A sentença do Conselho de Decanos foi conhecida em 2 de Abril, expulsando da Universidade por dois anos os estudantes Ramada Curto, Campos Lima e Carlos Olavo, indigitados como principais instigadores, e por um ano Alberto Xavier, Pinho Ferreira, Gonçalves Preto e Pinto Quartin. A unidade estudantil voltou a manifestar-se quando João Franco teve a veleidade de reabrir a Universidade, uma vez que a greve geral persistiu. A instituição universitária iria mudar de reitor e o conflito conheceria novos rumos quando uma comissão de pais se organizou , chegando mesmo a ser recebida pelo rei D. Carlos.
Mas foi já em plena ditadura franquista que o contencioso se resolveria.
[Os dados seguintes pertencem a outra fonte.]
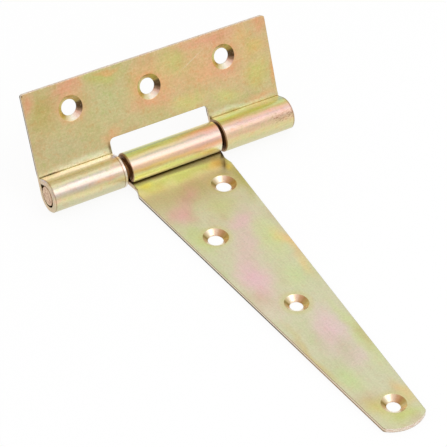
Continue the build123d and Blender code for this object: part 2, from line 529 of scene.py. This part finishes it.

O governo aliciou os estudantes com as promessas de lhes evitar a perda de ano escolar, pressionando indirectamente os pais a tomarem medidas “persuasivas”. Foi assim que numa Academia de pouco mais de mil estudantes universitários os famigerados exames vieram a ser requeridos por oitocentos e oitenta e seis pupilos de Minerva … Ficaram de fora cento e sessenta relutantes, os quais passaram a ostentar com orgulho a designação de “Intransigentes”. Um desses “intransigentes” dava pelo nome de Fernando Baeta Bissaya Barreto Rosa!
Em 26 de Agosto, vogando nas águas turvas de uma ditadura cada vez mais descomposta, o governo franquista substituía as expulsões por “repreensões” e “censuras” e estendia aos “Intransigentes” a admissão a exames. Chegava ao fim a crise académica. Mas estava por resolver a questão do regime, agora cada vez mais à deriva, sob a autoridade instável, nevrótica e imprevidente de João Franco, o delfim e “valido” de D. Carlos de Bragança.